В 1948-м – постановлением Совета министров № 672 за подписью Сталина – принято решение: «Безыдейные, антинародные, формалистические произведения буржуазного искусства подлежат изъятию. Чудо, что шедевры, низвергнутые, запрёщенные к показу, не уничтожили, не пустили с молотка, а просто поделили – между Пушкинским и Эрмитажем. Небольшая толика их досталась и провинциальным музеям Советского Союза.
Был замечательный аргумент, что на Западе наше советское искусство не выставляют, отдельного музея нет. Так что мы им здесь будем отдельный музей делать?
С десяток картин западных мастеров попали и в музей чудного городка на Юге России. Многие поколения горожан и гостей города любовались малыми голландцами, подлинниками П. П. Рубенса, конечно, жемчужиной местной коллекции – картиной Питера Брейля «Сельский праздник».

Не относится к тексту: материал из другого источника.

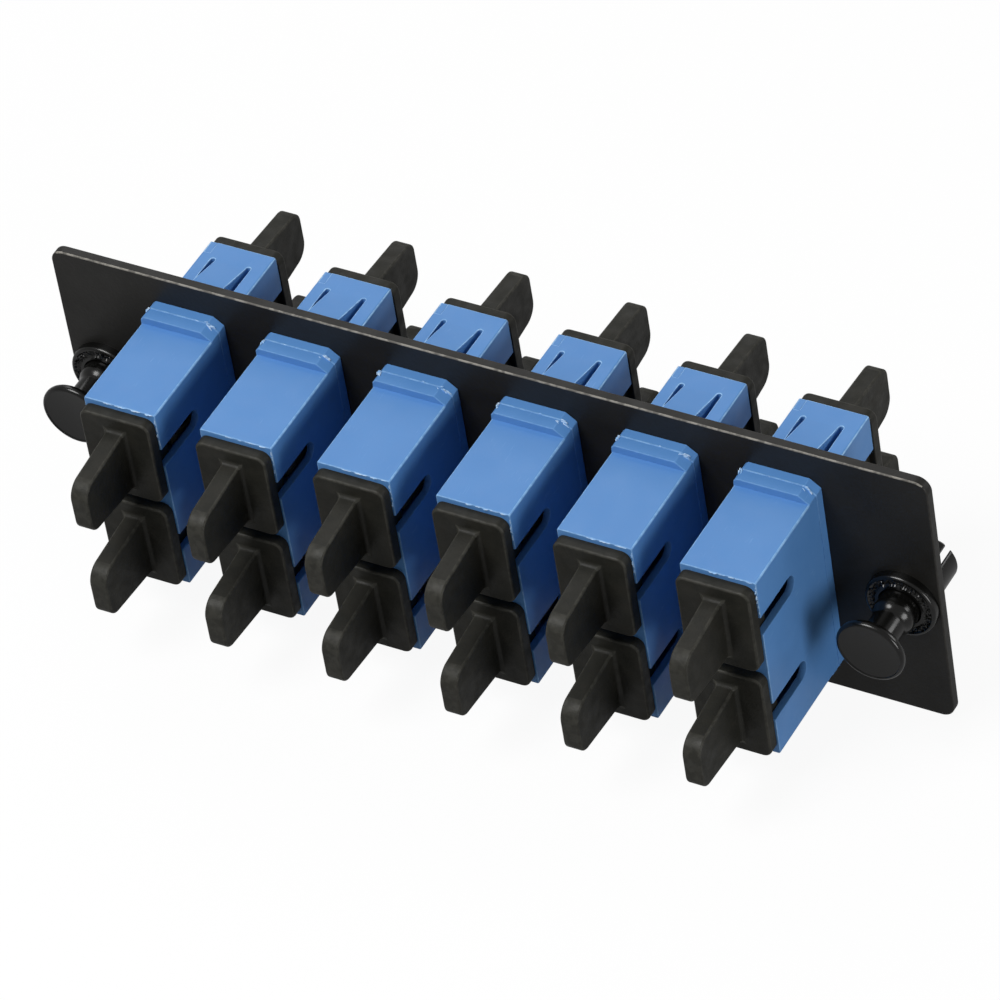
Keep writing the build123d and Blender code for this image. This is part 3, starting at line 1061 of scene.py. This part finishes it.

Несколько дней назад какая-то сволочь проникла в музей, отключив простенькую сигнализацию. Вор вырезал из рамы «Сельский праздник», а с остальными фламандцами поступил просто по-варварски. Резал ножом по живому, оставляя куски полотна на подрамниках. Сотрудники, придя утром, пришли в ужас. В своей каморке лежал без каких-либо признаков жизни сторож по имени Ипполит. Он сам был из местных художников, однако картины продавать ему удавалось не часто, а посему, используя своё знакомство с директором музея, трудился Ипполит сторожем. Выпивал в меру и только в компании себе подобных. Никаких загулов не позволял, был тихим и незаметным. Из копии результата осмотра (как уж её смог раздобыть Силуянов?) следовало, что на столе лежало два огрызка яблока, сыр и початая бутылка местного вина, причём не самого плохого качества. Здесь же была копия заключения экспертизы, в которой сообщалось, что один огрызок яблока содержит сильнейший яд, а другой – нет. Более яда нигде обнаружено не было. В папке так же находились фотографии пустых картинных рам с обрывками картин по краям.
Марго задумалась, как всегда в её мозгу щёлкнул тумблер. Человек пошёл на убийство только ради того, чтобы отключить простую сигнализацию, расположенную в каморке сторожа, а затем так небрежно вырезал картины, хотя точно знал, что ему до утра никто не помешает. Либо убийца полный невежда и совсем ничего не понимает в искусстве, либо у него так дрожали руки, что он резал картины, как придётся, лишь бы побыстрее покинуть музей.
Ей жутко захотелось придвинуть к себе пачку бланков с повестками и вызвать на допрос директора музея и знакомых покойного сторожа, но статус частного сыщика ничего подобного не позволял, более того, категорически запрещал вмешиваться в дела официального следствия.